On Wednesday, the Congressional Budget Office (CBO) released its Update to the Budget and Economic Outlook: 2014 to 2024
Annual net outlays for the government’s major health care programs (Medicare, Medicaid, the Children’s Health Insurance Program, and subsidies for health insurance purchased through exchanges) are projected to rise by more than 85 percent. Outlays for those programs would grow from 4.9 percent of GDP to 5.9 percent, CBO anticipates.
Spending for Medicare’s payments to physicians is constrained by a rate-setting system called the sustainable growth rate. If the system is allowed to operate as currently structured, the fees that physicians receive for their services will be reduced by about 24 percent in April 2015…If, instead, lawmakers overrode those scheduled reductions — as they have every year since 2003 — spending on Medicare would be greater than the amounts projected in CBO’s baseline. For example, holding payment rates through 2024 at current levels would raise outlays for Medicare (net of premiums paid by beneficiaries) by $131 billion (or about two percent) between 2015 and 2024.
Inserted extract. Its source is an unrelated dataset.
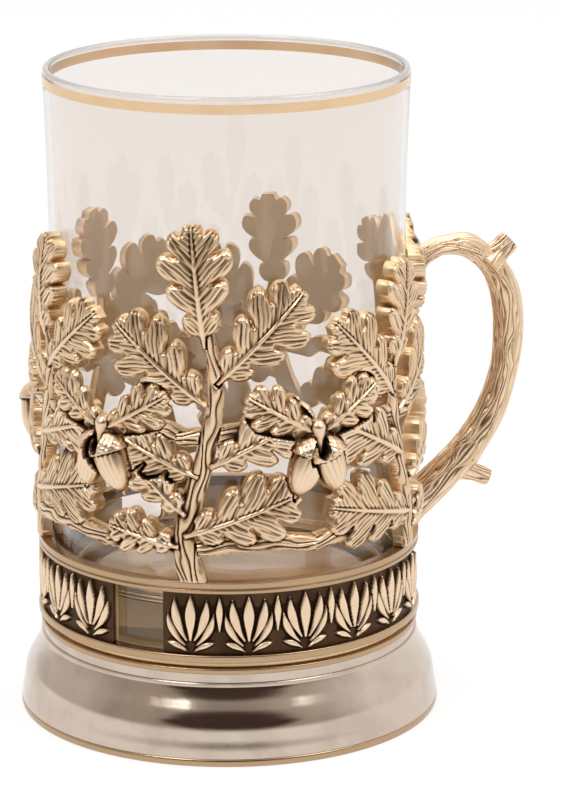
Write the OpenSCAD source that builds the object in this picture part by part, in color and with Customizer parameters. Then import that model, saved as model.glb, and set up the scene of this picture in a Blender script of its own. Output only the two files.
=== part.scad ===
// Tea glass holder: a cast cage with an oak relief on a spun foot, with the glass that stands in it.
// The origin is the centre of the foot on the table. +Z is up and +X points along the handle.
// Angles are counted counter-clockwise from the handle, seen from above.

/* [Glass] */
// Outer radius of the tumbler where the cage holds it
tumbler_r = 33.3; // [30:0.1:38]
// Height of the tumbler
tumbler_h = 104.4; // [92:0.2:120]
// How far the rim flares out beyond the body
rim_flare = 0.7; // [0.3:0.1:1.4]
// Thickness of the glass wall
glass_wall = 1.2; // [0.9:0.1:1.8]
// Thickness of the glass base at its centre
glass_base = 8.6; // [6:0.2:12]
// Rounding of the heel
heel_round = 2.6; // [1.5:0.1:3.5]
// Rounding of the inner corner
floor_round = 5; // [3:0.5:8]
// Width of the ring that the glass stands on
heel_ring_w = 4; // [2:0.5:7]
// Depth of the hollow under the base
punt_depth = 0.8; // [0.4:0.1:1.5]
// Height of the gilt band
band_h = 1.75; // [1:0.05:3]
// Thickness of the gilt band
band_t = 0.12; // [0.1:0.02:0.3]
// Distance from the rim down to the gilt band
band_drop = 1.3; // [1.1:0.1:3]

/* [Foot] */
// How far the foot spreads beyond its neck
foot_spread = 4.4; // [3:0.1:8]
// Height of the brass rim under the foot
foot_rim_h = 1.6; // [1.2:0.1:3]
// Width of the brass rim, seen from below
foot_rim_w = 2.8; // [2:0.1:4]
// How far the brass rim stands out past the shell
foot_rim_proud = 0.1; // [0:0.05:0.3]
// Rounding of the brass rim's edges
foot_rim_round = 0.5; // [0.3:0.1:0.6]
// Height of the spun shell above the rim
shell_h = 14.95; // [11:0.05:20]
// Thickness of the spun shell
shell_wall = 1.1; // [0.8:0.1:1.5]
// Height of the straight neck on top of the shell
neck_h = 1.7; // [1:0.1:3]
// Height of the small bead under the neck
neck_bead_h = 0.5; // [0.3:0.1:1]
// How far the neck stands out past the inside of the cage
neck_out = 1.7; // [1.3:0.1:2.2]

/* [Band] */
// Gap between the glass and the cage
glass_gap = 0.6; // [0.4:0.05:1]
// Height of the collar ring
collar_h = 1.1; // [0.8:0.1:2]
// How far the collar ring stands out past the inside of the cage
collar_out = 2.1; // [1.8:0.1:2.6]
// Thickness of the floor disc that carries the glass
floor_t = 1.15; // [0.8:0.05:2]
// How far the floor disc reaches under the wall of the cage
floor_lap = 1.3; // [0.9:0.1:1.6]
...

As shown in Figure 1-4, this is the year that spending on major health programs (Medicare, Medicaid, and Obamacare subsidies, but not VA or military health care) will be greater than spending on Social Security. Back in 1974, federal spending on its major health programs accounted for 1.0 percent of GDP, while spending on defense (which is actually delegated to the federal government in the Constitution) was 5.4 percent of GDP. In 2024, defense spending will account for only 2.7 percent of GDP — less than half the spending on major health programs.
Defense is not alone in its decline: Health spending, Social Security, and interest payments on the debt will increasingly crowd out all other federal spending, such as infrastructure (also delegated to the federal government by the Constitution, under the term “post roads”).